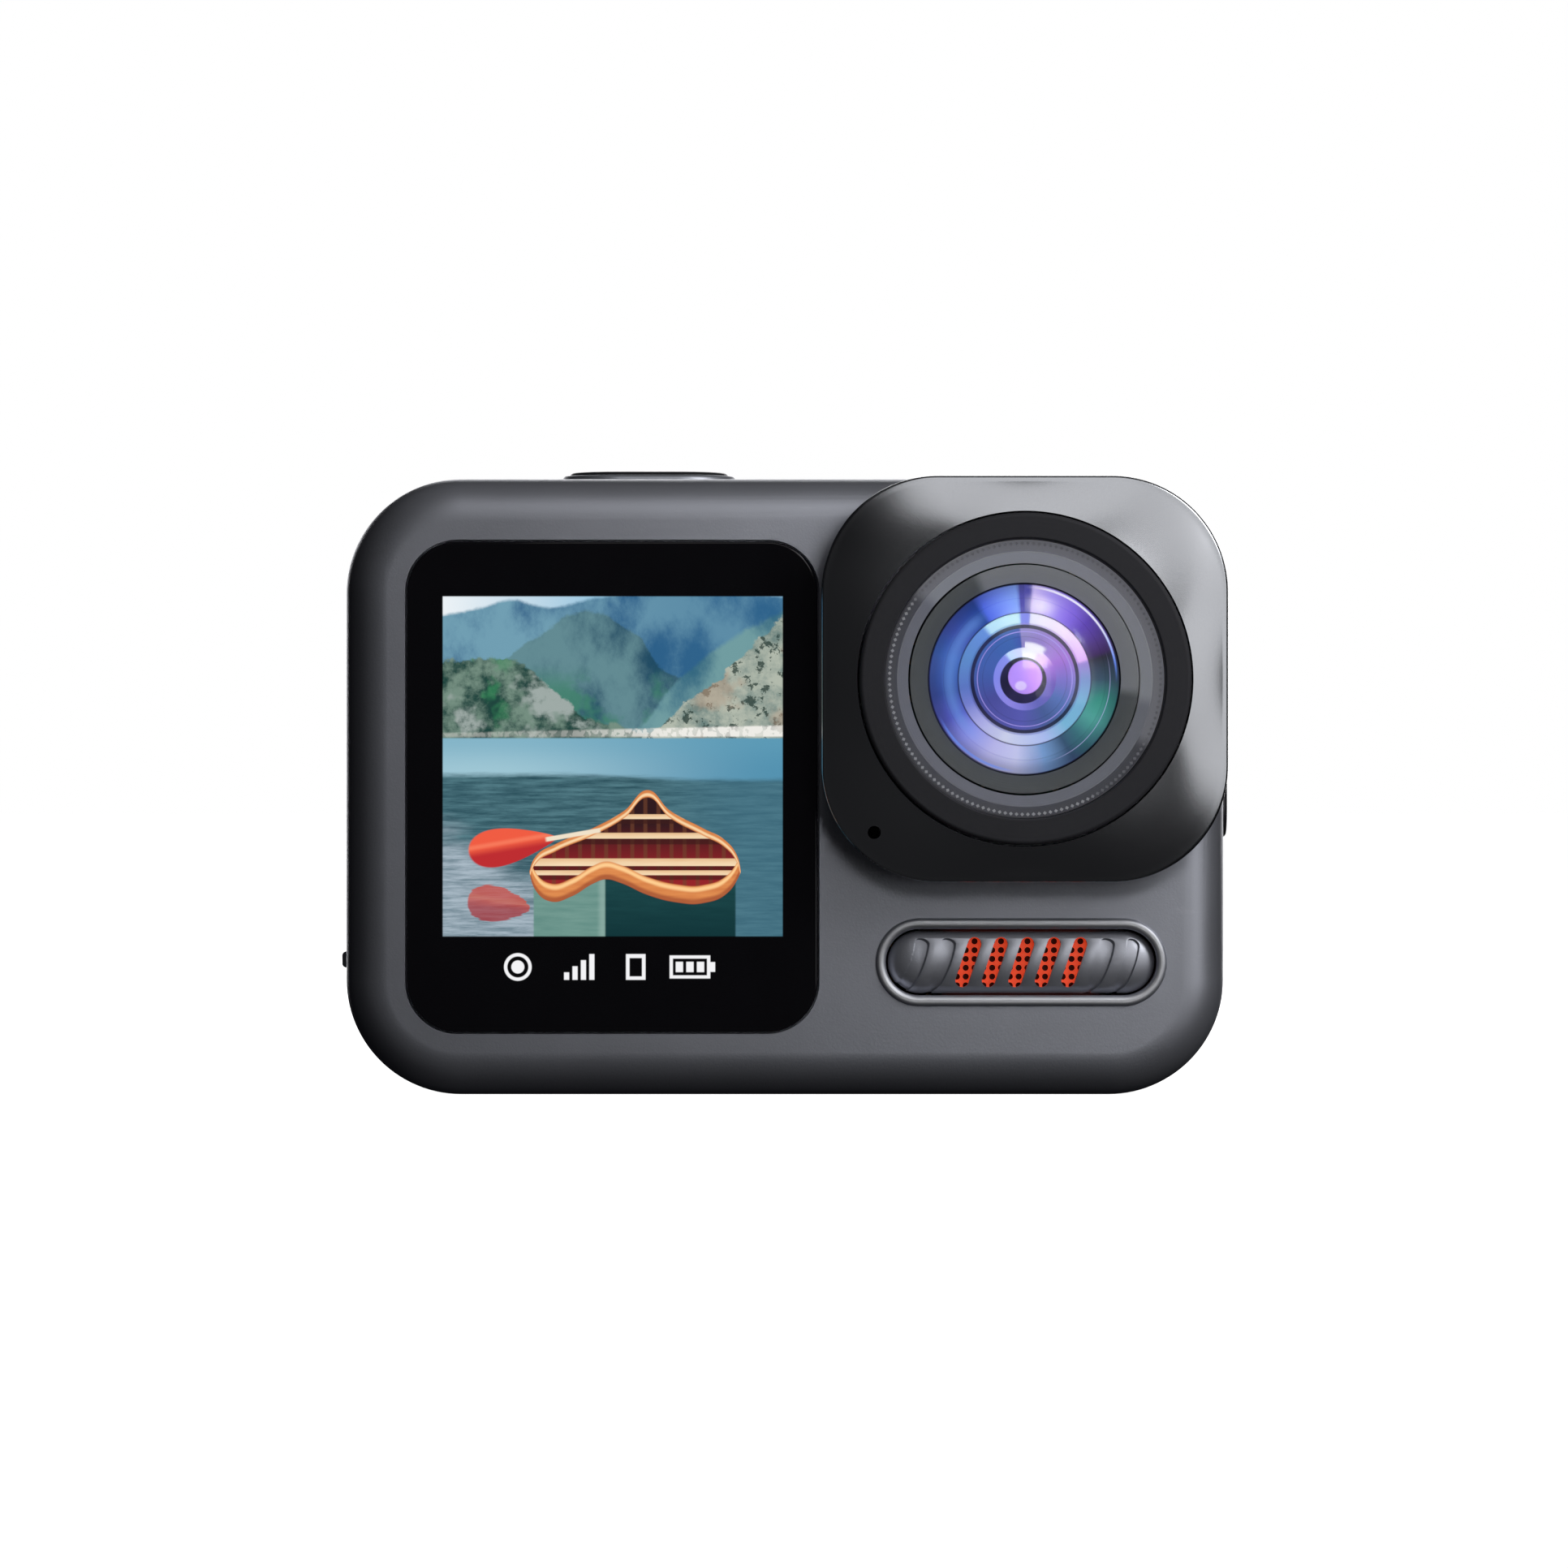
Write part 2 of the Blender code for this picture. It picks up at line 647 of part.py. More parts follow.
def lens_barrel():
    """The threaded barrel that holds the glass, and the holder that carries it on the sensor board."""
    turned(
        "lens_barrel",
        [
            (BARREL_RADIUS, 2.4),
            (BARREL_RADIUS, -2.6),
            (5.9, -2.6),
            (5.9, -10.2),
            (4.9, -10.2),
            (4.9, -1.6),
            (7.3, -1.6),
            (7.3, 2.4),
        ],
        "black_plastic",
    )
    turned(
        "lens_front_element",
        [
            *dome(LENS_RADIUS, LENS_APEX, LENS_RIM),
            (LENS_RADIUS, -1.0),
            (5.2, -1.0),
            (3.0, 0.2),
            (0.0, 0.7),
        ],
        "coated_glass",
        closed=False,
    )
    turned(
        "lens_middle_element",
        [(0.0, -3.0), (4.6, -3.6), (4.6, -5.4), (0.0, -4.8)],
        "clear_glass",
        closed=False,
        steps=24,
    )
    turned(
        "lens_rear_element",
        [(0.0, -6.8), (4.6, -7.6), (4.6, -9.2), (0.0, -9.8)],
        "clear_glass",
        closed=False,
        steps=24,
    )
    holder = turned(
        "lens_holder",
        [(7.6, -3.2), (7.6, -12.6), (6.15, -12.6), (6.15, -3.2)],
        "black_plastic",
    )
    side = around(LENS_X, 15.4)
    rise = around(LENS_Z, 15.4)
    join(holder, block("holder_base", side, depths(12.2, 14.4), rise, corner=1.0, steps=(2, 1)))
    cut(
        holder,
        block(
            "holder_inside",
            around(LENS_X, 10.4),
            depths(12.0, 15.0),
            around(LENS_Z, 10.4),
        ),
    )
    block("ir_filter", around(LENS_X, 9.8), depths(12.5, 12.8), around(LENS_Z, 9.8), "clear_glass")
    block("image_sensor", around(LENS_X, 8.4), depths(13.4, 14.4), around(LENS_Z, 8.4), "black_plastic")
    block("sensor_board", around(LENS_X, 16.0), depths(14.7, 15.5), around(LENS_Z, 16.0), "circuit_board")


def dome(radius, apex, rim, count=6):
    """The profile of a spherical cap, from its middle out to its rim."""
    drop = apex - rim
    sphere = (radius**2 + drop**2) / (2 * drop)
    across = [radius * k / (count - 1) for k in range(count)]
    return [(r, apex - sphere + math.sqrt(sphere**2 - r**2)) for r in across]


# ---------------------------------------------------------------- sound
def slot_row(name, numbers, depth, length=SLOT_LENGTH, width=SLOT_WIDTH):
    """Slanted round-ended slots of the grille, at these places in its row of nine."""
    made = []
    for k in numbers:
        x = GRILLE_X + (k - (SLOT_COUNT - 1) / 2) * SLOT_PITCH
        slot = pill(
            f"{name}_{k}", around(0, width), around(0, depth[1] - depth[0]), around(0, length), steps=(4, 1)
        )
        slot.location = Vector((x, at_depth(sum(depth) / 2), GRILLE_Z)) * MM
        slot.rotation_euler = (0, SLOT_TILT, 0)
        made.append(slot)
    return made


def speaker():
    first_open = (SLOT_COUNT - OPEN_SLOTS) // 2
    open_slots = range(first_open, first_open + OPEN_SLOTS)
    blind_slots = [k for k in range(SLOT_COUNT) if k not in open_slots]
    grille = pill(
        "speaker_grille",
        around(GRILLE_X, GRILLE_LENGTH - 2 * SEAM),
        depths(-0.3, 0.8),
        around(GRILLE_Z, GRILLE_HEIGHT - 2 * SEAM),
        "shell_plastic",
        fillets=(0.7, 0),
    )
    cut(
        grille,
        *slot_row("open_slot", open_slots, (-1.0, 2.0)),
        *slot_row("blind_slot", blind_slots, (-1.0, 0.2)),
    )
    block(
        "speaker_mesh",
        around(GRILLE_X, OPEN_SLOTS * SLOT_PITCH + 1.2),
        depths(0.9, 1.15),
        around(GRILLE_Z, 4.2),
        "grille_orange",
    )
    block(
        "speaker",
        around(GRILLE_X, 15.0),
        depths(2.0, 4.3),
        around(11.6, 9.0),
        "black_plastic",
        corner=3.0,
        steps=(4, 1),
    )
    cylinder("microphone", (MIC_X, at_depth(2.6), MIC_Z), 1.4, 1.0, "steel", steps=16)


# ---------------------------------------------------------------- buttons
def shutter_button():
    """The shutter cap, its return spring and its switch on a small board above the battery bay."""
    y = at_depth(SHUTTER_DEPTH)
    cap = pill(
        "shutter_button",
        around(SHUTTER_X, SHUTTER_LENGTH),
        around(y, SHUTTER_WIDTH),
        (43.4, BODY_HEIGHT + SHUTTER_TOP),
        "black_plastic",
        axis="Z",
        fillets=(0, 0.3),
    )
    join(
        cap,
        pill("shutter_flange", around(SHUTTER_X, 13.4), around(y, 9.0), (43.1, 43.8), axis="Z"),
        cylinder("shutter_stem", (SHUTTER_X, y, 42.6), 1.2, 1.8, axis="Z", steps=14),
    )
    block(
        "shutter_board", around(SHUTTER_X, 9.6), around(y, 8.6), (38.3, 39.0), "circuit_board", axis="Z"
    )
    block(
        "shutter_switch", around(SHUTTER_X, 4.2), around(y, 4.2), (39.2, 40.7), "black_plastic", axis="Z"
    )
    spring("shutter_spring", (SHUTTER_X, y, 41.05), "Z", 3.55, 0.25, 3.6, 3)
    pivot("shutter_axis", SHUTTER_X, SHUTTER_DEPTH, BODY_HEIGHT, cap)


def power_button():
    y = at_depth(POWER_DEPTH)
    cap = pill(
        "power_button",
        (30.0, RIGHT + SIDE_PROUD),
        around(y, POWER_WIDTH),
        around(POWER_Z, POWER_LENGTH),
        "black_plastic",
        axis="X",
        fillets=(0, 0.2),
    )
    join(
        cap,
        pill("power_flange", (29.5, 30.15), around(y, 5.8), around(POWER_Z, 13.4), axis="X"),
        cylinder("power_stem", (29.2, y, POWER_Z), 1.0, 1.2, axis="X", steps=14),
    )
    block("power_board", (25.6, 26.3), around(y, 6.0), around(POWER_Z, 12.0), "circuit_board", axis="X")
    block("power_switch", (26.6, 27.9), around(y, 3.4), around(POWER_Z, 3.4), "black_plastic", axis="X")
    spring("power_spring", (27.8, y, POWER_Z), "X", 2.75, 0.2, 2.3, 3)
    pivot("power_axis", RIGHT, POWER_DEPTH, POWER_Z, cap)


# ---------------------------------------------------------------- doors
def port_door():
    """The side door over the sockets. Its knuckle turns on a pin along its top edge."""
    door = block(
        "port_door",
        (LEFT, -31.4),
        depths(*DOOR_DEPTH),
        DOOR_Z,
        "shell_plastic",
        axis="X",
        corner=1.2,
        steps=(3, 1),
    )
    knuckle = (8.5, 17.9)
    join(
        door,
        block("port_arm", (LEFT, -31.4), depths(*knuckle), (32.0, PORT_PIN_Z)),
        cylinder("port_knuckle", (PORT_PIN_X, at_depth(13.2), PORT_PIN_Z), 0.85, 9.4, steps=16),
        block(
            "port_lip",
            (LEFT - SIDE_PROUD, LEFT + 0.5),
            depths(9.6, 16.8),
            (DOOR_Z[0] + 0.1, DOOR_Z[0] + 1.3),
            axis="Y",
            corner=0.3,
            steps=(2, 1),
        ),
    )
    cut(door, cylinder("port_knuckle_hole", (PORT_PIN_X, at_depth(13.2), PORT_PIN_Z), 0.55, 12.0, steps=12))
    cylinder("port_door_pin", (PORT_PIN_X, at_depth(13.0), PORT_PIN_Z), 0.45, 13.6, "steel", steps=12)
    seal = block(
        "port_door_seal",
        (-31.3, -30.85),
        depths(8.2, 18.3),
        (9.9, 31.5),
        "rubber_seal",
        axis="X",
        corner=0.8,
        steps=(2, 1),
    )
    cut(seal, block("seal_inside", (-33.0, -29.0), depths(9.2, 17.3), (10.9, 30.5)))
    pivot("port_door_axis", PORT_PIN_X, 13.2, PORT_PIN_Z, door, seal)


def battery_door():
    """The bottom door, hinged at its rear edge, with the slider that releases it."""
    y = at_depth(LID_PIN_DEPTH)
    door = block(
        "battery_door",
        LID_X,
        depths(*LID_DEPTH),
        LID_Z,
        "shell_plastic",
        axis="Z",
        corner=0.9,
        steps=(3, 1),
    )
    join(
        door,
        *[
            block(f"lid_arm_{k}", span, depths(15.0, LID_PIN_DEPTH), LID_Z)
            for k, span in enumerate(LID_KNUCKLES)
        ],
        *[
            cylinder(f"lid_knuckle_{k}", (sum(span) / 2, y, LID_PIN_Z), 0.9, 5.0, axis="X")
            for k, span in enumerate(LID_KNUCKLES)
        ],
    )
    cut(
        door,
        cylinder("lid_knuckle_hole", (-7.8, y, LID_PIN_Z), 0.55, 40.0, axis="X", steps=12),
        block(
            "latch_slot",
            grown(LATCH_X, SEAM),
            depths(LATCH_DEPTH[0] - SEAM, LATCH_DEPTH[1] + LATCH_TRAVEL + SEAM),
            (-1.0, 2.0),
            axis="Z",
            corner=0.5,
            steps=(2, 1),
        ),
    )
    cylinder("battery_door_pin", (-7.8, y, LID_PIN_Z), 0.45, 29.0, "steel", axis="X", steps=12)
    seal = block(
        "battery_door_seal",
        (-23.1, 7.5),
        depths(3.75, 15.35),
        (1.3, 1.55),
        "rubber_seal",
        axis="Z",
        corner=0.6,
        steps=(2, 1),
    )
    cut(seal, block("lid_seal_inside", (-22.3, 6.7), depths(4.4, 14.7), (0.0, 3.0)))
    latch = block(
        "battery_latch",
        LATCH_X,
        depths(*LATCH_DEPTH),
        (0.2, 1.9),
        "grille_orange",
        axis="Z",
        corner=0.4,
        steps=(2, 1),
    )
    join(latch, block("latch_plate", (-10.8, -4.8), depths(3.55, 9.0), (1.7, 2.25)))
    pivot("battery_door_axis", -7.8, LID_PIN_DEPTH, LID_PIN_Z, door, seal, latch)


# ---------------------------------------------------------------- inside
def battery():
    bay_outer = (-23.3, 7.7), depths(3.4, 15.6), (3.1, 37.9)
    bay = block("battery_bay", *bay_outer, "black_plastic", axis="Z")
    cut(bay, block("bay_inside", BAY_X, depths(*BAY_DEPTH), (2.0, 37.2)))
    block(
        "battery",
        (BAY_X[0] + GAP, BAY_X[1] - GAP),
        depths(BAY_DEPTH[0] + GAP, BAY_DEPTH[1] - GAP),
        (3.1, 35.9),
        "battery_wrap",
        axis="Z",
        corner=1.2,
        steps=(3, 1),
    )
    block("battery_contacts", (-4.0, 4.0), depths(7.0, 12.0), (36.2, 36.9), "brass", axis="Z")


def boards():
    block("main_board", (-24.7, 24.7), depths(*BOARD_DEPTH), (3.4, 42.9), "circuit_board")
    block("processor", (-2.0, 10.0), depths(17.1, 18.3), (18.0, 30.0), "black_plastic")
    block("heat_spreader", (-6.0, 20.0), depths(18.7, 19.1), (12.0, 36.0), "steel")
    block("card_slot", (-30.4, -16.0), depths(17.1, 18.5), around(CARD_Z, 12.6), "steel")
    usb = block(
        "usb_socket",
        (-30.5, -24.0),
        depths(12.4, 15.66),
        around(USB_Z, 8.94),
        "steel",
        axis="X",
        corner=1.4,
        steps=(3, 1),
    )
    cut(usb, hollow("usb_hollow", (12.75, 15.31), around(USB_Z, 8.24), 1.1))
    join(usb, block("usb_tongue", (-29.8, -25.0), depths(13.7, 14.36), around(USB_Z, 6.6)))
    hdmi = block("hdmi_socket", (-30.5, -24.0), depths(12.6, 15.6), around(HDMI_Z, 6.6), "steel", axis="X")
    cut(hdmi, hollow("hdmi_hollow", (12.9, 15.3), around(HDMI_Z, 6.0), 0.2))
    block("wifi_antenna", (3.5, 20.0), depths(8.0, 13.0), (43.2, 43.6), "brass", axis="Z")


def hollow(name, depth, z, corner):
    return block(name, (-32.0, -25.2), depths(*depth), z, axis="X", corner=corner, steps=(2, 1))


def tripod_nut():
    """The threaded insert in the base."""
    turned_nut = cylinder(
        "tripod_nut",
        (SOCKET_X, at_depth(SOCKET_DEPTH), (NUT_TOP + 0.1) / 2),
        NUT_RADIUS,
        NUT_TOP - 0.1,
        "brass",
        axis="Z",
        steps=28,
    )
    cut(
        turned_nut,
        cylinder("nut_bore", (SOCKET_X, at_depth(SOCKET_DEPTH), 2.6), SOCKET_RADIUS, 8.0, axis="Z", steps=28),
    )


def main():
    front_shell()
    rear_cover()
    seal_ring("body_seal", 0.55, 1.05, (SPLIT_DEPTH + 0.2, SPLIT_DEPTH + 0.75), "rubber_seal")
    case_screws()
    front_display()
    rear_display()
    lens_bezel()
    lens_rings()
    lens_barrel()
    speaker()
    shutter_button()
    power_button()
    port_door()
    battery_door()
    battery()
    boards()
    tripod_nut()


main()
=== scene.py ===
"""The looks of an action camera with a front and a rear display.

The sizes come from the CAD frame. Lengths are in millimetres and become metres when a mesh is made.
The camera stands on its base, +Z is up, and the lens side faces -Y.
"""

import json
import math

import bmesh
import bpy
from mathutils import Matrix, Vector

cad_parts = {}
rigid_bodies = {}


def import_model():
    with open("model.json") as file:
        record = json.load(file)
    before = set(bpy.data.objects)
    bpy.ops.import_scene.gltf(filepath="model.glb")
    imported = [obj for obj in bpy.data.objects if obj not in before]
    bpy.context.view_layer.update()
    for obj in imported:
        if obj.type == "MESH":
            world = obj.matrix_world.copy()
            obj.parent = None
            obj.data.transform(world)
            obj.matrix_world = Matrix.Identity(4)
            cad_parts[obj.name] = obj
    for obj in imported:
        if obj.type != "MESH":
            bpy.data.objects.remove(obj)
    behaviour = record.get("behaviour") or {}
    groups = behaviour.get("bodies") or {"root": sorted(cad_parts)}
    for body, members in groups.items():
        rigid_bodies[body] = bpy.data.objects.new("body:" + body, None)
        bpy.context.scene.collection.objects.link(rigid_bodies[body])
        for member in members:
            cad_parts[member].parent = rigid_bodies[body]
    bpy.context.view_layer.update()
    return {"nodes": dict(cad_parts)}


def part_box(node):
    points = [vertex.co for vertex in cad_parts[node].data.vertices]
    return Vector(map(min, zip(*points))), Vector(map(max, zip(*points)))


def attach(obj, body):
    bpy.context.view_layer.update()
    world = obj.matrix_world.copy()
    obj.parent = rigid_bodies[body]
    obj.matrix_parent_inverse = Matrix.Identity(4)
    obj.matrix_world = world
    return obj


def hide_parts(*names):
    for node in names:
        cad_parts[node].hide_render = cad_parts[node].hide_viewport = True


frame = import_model()

MM = 0.001
TINY = 1e-6
TURN_TO = {"X": (0, math.pi / 2, 0), "Y": (math.pi / 2, 0, 0), "Z": (0, 0, 0)}


def span(node, axis):
    """How far a CAD node reaches along one axis, in millimetres."""
    low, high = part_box(node)
    k = "XYZ".index(axis)
    return low[k] / MM, high[k] / MM


def middle(node, axis):
    return sum(span(node, axis)) / 2


def length(node, axis):
    low, high = span(node, axis)
    return high - low


def box_of(node):
    return [span(node, axis) for axis in "XYZ"]


def middle_xy(node):
    """The X and Y of a node's middle."""
    return middle(node, "X"), middle(node, "Y")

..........

▶ _Set task_
Repeat exactly, and only, the lines from the one containing "rear_display()" through the one containing "points = [vertex.co", both included.

▶ _Exercise solution_
    rear_display()
    lens_bezel()
    lens_rings()
    lens_barrel()
    speaker()
    shutter_button()
    power_button()
    port_door()
    battery_door()
    battery()
    boards()
    tripod_nut()


main()
=== scene.py ===
"""The looks of an action camera with a front and a rear display.

The sizes come from the CAD frame. Lengths are in millimetres and become metres when a mesh is made.
The camera stands on its base, +Z is up, and the lens side faces -Y.
"""

import json
import math

import bmesh
import bpy
from mathutils import Matrix, Vector

cad_parts = {}
rigid_bodies = {}


def import_model():
    with open("model.json") as file:
        record = json.load(file)
    before = set(bpy.data.objects)
    bpy.ops.import_scene.gltf(filepath="model.glb")
    imported = [obj for obj in bpy.data.objects if obj not in before]
    bpy.context.view_layer.update()
    for obj in imported:
        if obj.type == "MESH":
            world = obj.matrix_world.copy()
            obj.parent = None
            obj.data.transform(world)
            obj.matrix_world = Matrix.Identity(4)
            cad_parts[obj.name] = obj
    for obj in imported:
        if obj.type != "MESH":
            bpy.data.objects.remove(obj)
    behaviour = record.get("behaviour") or {}
    groups = behaviour.get("bodies") or {"root": sorted(cad_parts)}
    for body, members in groups.items():
        rigid_bodies[body] = bpy.data.objects.new("body:" + body, None)
        bpy.context.scene.collection.objects.link(rigid_bodies[body])
        for member in members:
            cad_parts[member].parent = rigid_bodies[body]
    bpy.context.view_layer.update()
    return {"nodes": dict(cad_parts)}


def part_box(node):
    points = [vertex.co for vertex in cad_parts[node].data.vertices]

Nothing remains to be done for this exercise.